Existing approaches such as Program Management Offices do not address the need of the organization to become customer-centric. According to the Project Management Institutes definition “PMO’s serve as a means to standardize project-related governance processes and facilitate sharing of resources and tools. Others serve as centers of excellence, and still, others align project and program work to corporate strategy across an enterprise.”
1. Evolving from a Program Management Office (PMO) to a Customer Experience Management Office (CXMO).
You may be doing things right, but are you doing the right things?
There is a requirement to call out the need for Customer Centricity in literally everything the enterprise does.
Recently I was working with a global retailer who claimed that they managed Customer Experience via the projects orchestrated by the PMO, so I asked for their measures of success within the PMO.
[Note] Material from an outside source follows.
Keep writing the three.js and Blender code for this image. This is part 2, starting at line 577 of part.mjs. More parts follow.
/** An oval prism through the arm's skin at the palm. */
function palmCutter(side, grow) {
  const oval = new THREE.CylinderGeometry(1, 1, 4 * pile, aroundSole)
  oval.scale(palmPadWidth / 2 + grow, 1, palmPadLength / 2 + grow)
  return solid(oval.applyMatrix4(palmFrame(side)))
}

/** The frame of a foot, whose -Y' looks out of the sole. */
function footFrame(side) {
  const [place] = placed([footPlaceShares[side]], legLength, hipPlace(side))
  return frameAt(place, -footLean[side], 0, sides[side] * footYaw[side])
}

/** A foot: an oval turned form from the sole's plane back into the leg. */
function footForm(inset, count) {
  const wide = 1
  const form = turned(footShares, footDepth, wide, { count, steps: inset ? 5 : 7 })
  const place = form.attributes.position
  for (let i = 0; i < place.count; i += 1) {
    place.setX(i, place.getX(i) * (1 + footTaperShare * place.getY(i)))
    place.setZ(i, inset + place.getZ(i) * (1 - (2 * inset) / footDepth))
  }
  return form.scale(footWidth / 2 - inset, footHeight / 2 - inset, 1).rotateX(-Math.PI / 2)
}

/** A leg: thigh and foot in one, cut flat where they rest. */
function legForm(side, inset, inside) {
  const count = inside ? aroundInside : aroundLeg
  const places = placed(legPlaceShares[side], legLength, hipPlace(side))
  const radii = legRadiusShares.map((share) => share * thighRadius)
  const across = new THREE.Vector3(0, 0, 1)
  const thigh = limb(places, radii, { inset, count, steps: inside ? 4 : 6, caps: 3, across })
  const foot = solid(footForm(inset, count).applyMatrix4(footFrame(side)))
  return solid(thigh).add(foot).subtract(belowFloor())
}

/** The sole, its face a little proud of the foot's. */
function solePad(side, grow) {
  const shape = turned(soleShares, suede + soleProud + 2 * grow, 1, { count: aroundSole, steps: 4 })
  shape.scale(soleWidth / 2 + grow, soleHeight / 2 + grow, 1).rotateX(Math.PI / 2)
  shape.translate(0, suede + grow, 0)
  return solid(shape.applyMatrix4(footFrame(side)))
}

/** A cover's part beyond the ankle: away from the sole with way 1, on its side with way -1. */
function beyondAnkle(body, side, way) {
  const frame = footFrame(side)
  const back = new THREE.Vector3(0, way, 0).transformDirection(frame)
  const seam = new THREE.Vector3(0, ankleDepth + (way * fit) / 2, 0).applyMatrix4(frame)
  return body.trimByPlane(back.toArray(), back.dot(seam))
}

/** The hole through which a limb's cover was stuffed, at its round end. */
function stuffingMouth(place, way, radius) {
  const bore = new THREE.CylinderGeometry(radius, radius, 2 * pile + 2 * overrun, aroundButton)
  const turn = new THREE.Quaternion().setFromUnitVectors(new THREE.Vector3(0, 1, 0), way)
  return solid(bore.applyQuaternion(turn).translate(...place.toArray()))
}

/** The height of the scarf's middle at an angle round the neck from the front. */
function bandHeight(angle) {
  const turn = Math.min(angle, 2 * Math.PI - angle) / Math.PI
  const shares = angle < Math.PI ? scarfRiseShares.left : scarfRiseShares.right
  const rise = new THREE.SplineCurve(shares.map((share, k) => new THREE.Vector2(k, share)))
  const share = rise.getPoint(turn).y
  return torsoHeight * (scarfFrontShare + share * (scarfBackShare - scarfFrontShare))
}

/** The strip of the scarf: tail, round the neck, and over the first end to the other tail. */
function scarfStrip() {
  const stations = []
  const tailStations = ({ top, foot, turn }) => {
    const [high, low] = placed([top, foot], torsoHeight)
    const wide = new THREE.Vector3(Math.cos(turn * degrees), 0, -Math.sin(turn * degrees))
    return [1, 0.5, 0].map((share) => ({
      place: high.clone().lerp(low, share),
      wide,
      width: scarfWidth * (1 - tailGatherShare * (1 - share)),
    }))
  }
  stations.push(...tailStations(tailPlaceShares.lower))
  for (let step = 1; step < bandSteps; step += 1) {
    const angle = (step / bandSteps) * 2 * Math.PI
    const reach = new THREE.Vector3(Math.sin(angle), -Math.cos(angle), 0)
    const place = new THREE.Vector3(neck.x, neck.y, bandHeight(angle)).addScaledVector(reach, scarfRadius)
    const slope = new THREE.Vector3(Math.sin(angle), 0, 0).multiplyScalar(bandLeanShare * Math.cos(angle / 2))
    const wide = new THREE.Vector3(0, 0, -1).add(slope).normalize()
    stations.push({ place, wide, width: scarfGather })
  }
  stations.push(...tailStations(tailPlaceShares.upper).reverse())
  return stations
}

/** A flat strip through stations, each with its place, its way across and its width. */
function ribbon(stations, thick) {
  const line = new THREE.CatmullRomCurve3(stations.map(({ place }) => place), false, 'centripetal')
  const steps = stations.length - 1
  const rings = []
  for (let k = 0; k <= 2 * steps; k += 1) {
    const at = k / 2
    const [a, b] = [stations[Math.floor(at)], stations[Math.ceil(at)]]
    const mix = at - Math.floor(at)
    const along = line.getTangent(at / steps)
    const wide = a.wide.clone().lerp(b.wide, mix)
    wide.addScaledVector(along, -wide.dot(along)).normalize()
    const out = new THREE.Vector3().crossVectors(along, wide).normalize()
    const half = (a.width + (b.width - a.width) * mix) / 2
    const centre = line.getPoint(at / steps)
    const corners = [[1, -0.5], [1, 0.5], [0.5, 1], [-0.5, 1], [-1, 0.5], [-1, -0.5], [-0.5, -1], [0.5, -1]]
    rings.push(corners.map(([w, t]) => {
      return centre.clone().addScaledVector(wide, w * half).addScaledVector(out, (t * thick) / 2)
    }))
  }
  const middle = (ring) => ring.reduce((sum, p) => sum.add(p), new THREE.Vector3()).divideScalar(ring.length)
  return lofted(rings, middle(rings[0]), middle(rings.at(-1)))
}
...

Interestingly the primary metrics focused on three things – coming in on time, to the budget and achieving agreed project deliverables. So, digging deeper revealed the ‘deliverables’ were mostly aligned with functional objectives and only 15% of those talked to the challenge of becoming customer centric. Even more so – less than 10% talked about joined-up thinking across the silos on behalf of better customer experiences.
Therefore, evolving the PMO to a CXMO is required to centralise the enterprise-wide approach to ensure a consistent and strategic effort.
Find out more and register for the CXMO webinar >JOIN HERE <
Connecting everyone to Successful Customer Outcomes
2. The CXMO is not another functional forever specialism
This isn’t another excuse for empire building. The strategic CX justification revolves around enhanced/redefined Customer Experiences that deliver improved service, lower costs and higher revenues (referred to as the ‘triple crown’) initially from the enterprise-wide consolidation of customer-centric effort, then through systematically aligning everything to contribute to Successful Customer Outcomes.
Hence the CXMO usually has a limited lifespan of 3-4 years as once the discipline is established and everyone is aligned to Successful Customer Outcomes the resources can be devolved back into the business.
In summary, establishing a CXMO is a systematic and strategic initiative.
Co-ordinating everyone, from the boardroom to the tea room, is essential to ensure the shift from the industrial age to the customer centricity age delivers practically and immediately.
Find out more and register for the CXMO webinar >JOIN HERE <
3. Harnessing the disparate CX efforts requires a CXMO.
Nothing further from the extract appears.